= Talk It Out =

Talk It Out With Jodi Leib is an entertainment program in the nature of on-going special variety, news, music, or comedy featuring celebrity interviews, documentary biographies, live performance, music videos, movies, audience interactivity, and website social networking broadcast over television, satellite, internet, and audio/video media.

== Inception ==
Talk It Out began after the Columbine high school massacre as a way to create dialogue and community through music and television.

Dedicated to exposing the positive and inspiring leadership qualities at the core of today's popular artists, Jodi Leib began hosting Talk It Out on local cable in Los Angeles and Detroit on a regular basis soon after September 11, 2001.

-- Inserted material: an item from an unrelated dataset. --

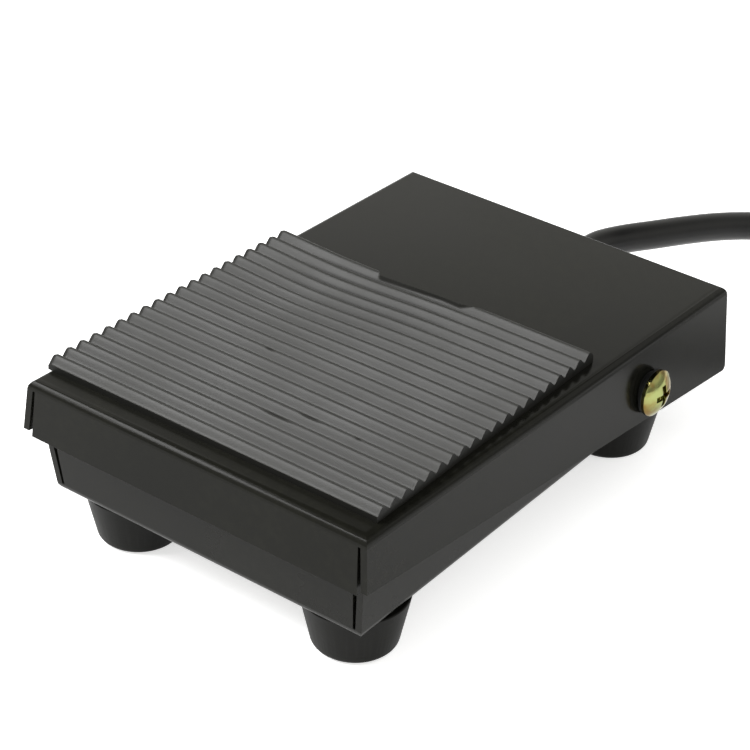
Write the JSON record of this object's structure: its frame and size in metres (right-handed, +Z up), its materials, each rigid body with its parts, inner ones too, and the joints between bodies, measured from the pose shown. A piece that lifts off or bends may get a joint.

Programs with up-and-coming artist began airing on a regular basis, which led to an online music magazine featuring a series of print interviews with rising stars and local bands.

== Guests ==
Jodi Leib hosted Talk It Out sessions with the following artists, musicians, and activists:

- The Black Eyed Peas
- Breaking Benjamin
- Diana
- Hiromi
- Hope
- Indigo Girls
- Janeane Garofalo
- The High Strung
- The Knives
- J. Knox
- Lunarclick
- Stephanie Mardell and Megan Brooks
- Ladell McLin
- Sterling Mire
- Moby
- Randy Nerve
- Royal Crown Revue
- Gloria Steinem
- L. E. Stokes
- Teal
- Tyrese
- The Warlocks
- Brittney Westover
- The Whips
- Joselyn Wilkinson

== Work with the Black Eyed Peas ==
In 2004, Jodi Leib hosted and produced the episode "Talk It Out with Jodi Leib: On Tour with the Black Eyed Peas", which helped the band launch their breakthrough album Elephunk that featured will.i.am, apl.de.ap, Taboo, and Fergie. The television program ran in Los Angeles, Philadelphia, and Detroit. The show also features the music video for Where is the Love?.

== Farm Aid ==
In 2006, Jodi Leib hosted a Farm Aid session with singer-songwriter Danielle Evin. In the interview, Danielle focuses on the importance of healthful nutrition, organic food and the need for more available health food snacks.